The way art is created and experienced at Burning Man reflects the principles of the community that gathers there each year. Whether making collaborative sculptures, mind-bending installations or burning palaces, in the event’s temporary desert town of Black Rock City, inclusion is obligatory and participation embraced.
This approach differs to that of most formal art institutions. But now the Smithsonian American Art Museum’s Renwick Gallery is exploring the artistic collaborations championed by the notoriously free-spirited Nevada get-together.
The gallery’s new exhibition, “No Spectators: The Art of Burning Man,” focuses on the artworks flourishing on the “playa” (the Spanish word for beach which, in Burning Man lexicon, refers to the lake beds of Black Rock City).
“Burning Man has a salacious reputation, earned over the years for its excesses,” said the show’s curator, Nora Atkinson, in a phone interview. “And I think in many ways it’s been well earned. But it’s so much more than that.
“Really, on (the) playa, you can find anything you want to find, be anyone you want to be. If you want to have a slinky race down a giant staircase to nowhere in the desert, it’s there.”
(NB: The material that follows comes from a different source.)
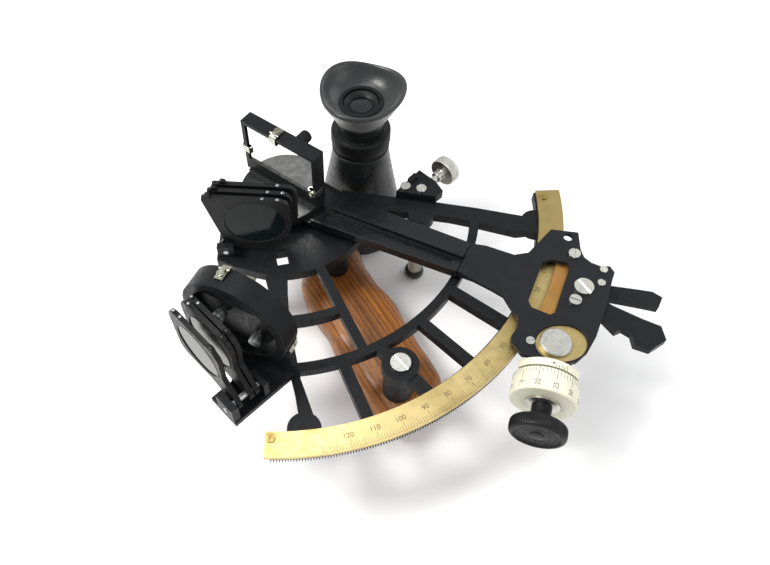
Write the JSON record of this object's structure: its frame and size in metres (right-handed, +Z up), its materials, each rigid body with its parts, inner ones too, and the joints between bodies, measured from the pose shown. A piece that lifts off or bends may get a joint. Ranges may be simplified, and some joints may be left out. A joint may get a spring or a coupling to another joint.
{
  "type": "nautical sextant",
  "caption": "Black marine sextant with brass arc, micrometer drum, two mirrors, folding shades and wooden grip, with its detached telescope standing beside it.",
  "frame": {"origin": "middle of the footprint of the whole set (sextant on its feet and detached telescope), on the plane the feet stand on", "axes": "+Z up, away from the table; the plane of the arc is parallel to XY; +Y from the arc towards the pivot of the index arm; +X towards the low-reading end of the arc, where the telescope holder is"},
  "size_m": [0.2292, 0.2334, 0.125],
  "materials": {
    "black_enamel": "semi-gloss black enamel, slightly textured",
    "black_plastic": "fine matte black",
    "black_rubber": "soft matte black",
    "arc_brass": "satin, pale and slightly dulled",
    "index_bronze": "satin, warm coppery",
    "rack_bronze": "machined",
    "nickel": "nickel plate, lightly brushed",
    "steel": "machined steel",
    "ivory": "ivory white enamel",
    "grip_wood": "oiled hardwood",
    "mirror_glass": "silvered glass",
    "clear_glass": "polished",
    "index_shade_glass_1": "smoky amber, polished",
    "index_shade_glass_2": "neutral grey, polished",
    "index_shade_glass_3": "dark neutral, polished",
    "horizon_shade_glass_1": "dark green grey, polished",
    "horizon_shade_glass_2": "neutral grey, polished",
    "horizon_shade_glass_3": "pale smoke, polished"
  },
  "bodies": {
    "frame": {"frame": "black_enamel", "arc_scale": "arc_brass", "arc_rack": "rack_bronze", "frame_screws": "nickel", "handle_grip": "grip_wood", "handle_posts": "black_enamel", "legs": "black_enamel", "pivot_bush": "rack_bronze", "index_shade_bracket": "black_enamel", "shade_pins": "steel", "horizon_bracket": "black_enamel", "horizon_mirror_frame": "black_enamel", "horizon_mirror_glass": "mirror_glass", "horizon_mirror_back": "black_plastic", "horizon_mirror_clips": "nickel", "horizon_mirror_adjusters": "nickel", "telescope_holder": "black_enamel"},
    "index_arm": {"index_arm": "black_enamel", "arm_disc": "black_enamel", "pivot_axle": "steel", "pivot_cap": "black_enamel", "end_plate": "black_enamel", "index_plate": "index_bronze", "pivot_bearing_plate": "arc_brass", "plate_screws": "nickel", "fixed_lever": "black_enamel", "index_mirror_frame": "black_enamel", "index_mirror_glass": "mirror_glass", "index_mirror_clips": "nickel", "index_mirror_adjusters": "nickel"},
    "worm_carriage": {"worm_carriage": "black_enamel", "carriage_pivot": "nickel", "worm_bushes": "rack_bronze", "release_lever": "black_enamel", "release_spring": "steel", "index_sleeve": "ivory"},
    "micrometer": {"worm_shaft": "steel", "micrometer_drum": "ivory", "drum_washer": "nickel", "micrometer_knob": "black_plastic"},
    "thumbscrew": {"holder_thumbscrew": "nickel"},
    "telescope": {"telescope_tube": "black_enamel", "objective_lens": "clear_glass"},
    "focus": {"focus_ring": "black_plastic"},
    "eyepiece": {"eyepiece_tube": "black_plastic", "eyepiece_lens": "clear_glass", "eyecup": "black_rubber"},
    "index_shade_1": {"index_shade_1_frame": "black_plastic", "index_shade_1_glass": "index_shade_glass_1"},
    "horizon_shade_1": {"horizon_shade_1_frame": "black_plastic", "horizon_shade_1_glass": "horizon_shade_glass_1"},
    "index_shade_2": {"index_shade_2_frame": "black_plastic", "index_shade_2_glass": "index_shade_glass_2"},
    "horizon_shade_2": {"horizon_shade_2_frame": "black_plastic", "horizon_shade_2_glass": "horizon_shade_glass_2"},
    "index_shade_3": {"index_shade_3_frame": "black_plastic", "index_shade_3_glass": "index_shade_glass_3"},
    "horizon_shade_3": {"horizon_shade_3_frame": "black_plastic", "horizon_shade_3_glass": "horizon_shade_glass_3"}
  },
  "joints": [
    {"name": "index_arm_swing", "type": "hinge", "parent": "frame", "child": "index_arm", "pos_m": [-0.00155, 0.0883, 0.064], "axis": [0, 0, 1], "range_deg": [-52.5, 11]},
    {"name": "worm_release", "type": "hinge", "parent": "index_arm", "child": "worm_carriage", "pos_m": [0.02965, -0.08113, 0.058], "axis": [0, 0, -1], "range_deg": [0, 2.2], "deforming": ["release_spring"]},
    {"name": "drum_turn", "type": "hinge", "parent": "worm_carriage", "child": "micrometer", "pos_m": [0.07702, -0.0552, 0.058], "axis": [-0.8771, -0.4802, 0], "range_deg": [-7920, 37800]},
    {"name": "thumbscrew_turn", "type": "hinge", "parent": "frame", "child": "thumbscrew", "pos_m": [0.06405, 0.0343, 0.065], "axis": [1, 0, 0], "range_deg": [0, 1080]},
    {"name": "telescope_slide_away", "type": "slide", "parent": "frame", "child": "telescope", "axis": [0.8, 0.6, 0], "range_m": [0, 0.15]},
    {"name": "focus_turn", "type": "hinge", "parent": "telescope", "child": "focus", "pos_m": [0.05145, 0.0768, 0.087], "axis": [0, 0, 1], "range_deg": [-180, 180]},
    {"name": "eyepiece_focus", "type": "slide", "parent": "telescope", "child": "eyepiece", "axis": [0, 0, 1], "range_m": [-0.003, 0.003]},
    {"name": "index_shade_1_fold", "type": "hinge", "parent": "frame", "child": "index_shade_1", "pos_m": [-0.04228, 0.08894, 0.0674], "axis": [-0.7133, -0.7009, 0], "range_deg": [0, 90]},
    {"name": "index_shade_2_fold", "type": "hinge", "parent": "frame", "child": "index_shade_2", "pos_m": [-0.04527, 0.08599, 0.0674], "axis": [-0.7133, -0.7009, 0], "range_deg": [0, 90]},
    {"name": "index_shade_3_fold", "type": "hinge", "parent": "frame", "child": "index_shade_3", "pos_m": [-0.04827, 0.08305, 0.0674], "axis": [-0.7133, -0.7009, 0], "range_deg": [0, 90]},
    {"name": "horizon_shade_1_fold", "type": "hinge", "parent": "frame", "child": "horizon_shade_1", "pos_m": [-0.10715, 0.0028, 0.0732], "axis": [1, 0, 0], "range_deg": [0, 90]},
    {"name": "horizon_shade_2_fold", "type": "hinge", "parent": "frame", "child": "horizon_shade_2", "pos_m": [-0.09995, 0.0028, 0.0732], "axis": [1, 0, 0], "range_deg": [0, 90]},
    {"name": "horizon_shade_3_fold", "type": "hinge", "parent": "frame", "child": "horizon_shade_3", "pos_m": [-0.09645, 0.0028, 0.0732], "axis": [1, 0, 0], "range_deg": [0, 90]}
  ],
  "couplings": [
    {"joint": "index_arm_swing", "follows": "drum_turn", "ratio": -0.0013889},
    {"joint": "eyepiece_focus", "follows": "focus_turn", "m_per_rad": 0.00095493}
  ]
}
Part of what drew Atkinson to the desert event, which this year sold all 26,000 tickets within a half hour, was the artistic divide between America’s East and West coasts. In particular, she points to the former’s lack of knowledge about “Burners” (people who base their way of life on the principles of Burning Man).
“At the same time, I wanted to give people a real sense of the desert climate and the enormity of it all,” she added, “which is essential to understanding the challenge of creating these objects, and how they and the community function.”
Art in difficult conditions
In the unforgiving Black Rock City landscape, the process of communal creation can be a challenging one. Temperatures vary from extreme heat to below freezing, and dust storms are as unpredictable as the art itself. Many of the site-specific works have a short lifespan. They’re often burned on site, with the iconic wooden effigy known as “the Man” set alight at the festival each year.
“The idea that you would spend months creating something so beautiful and so grand, dedicated to loss and healing, only to burn it at the end of a single week seemed like poetry the world needs,” said Atkinson.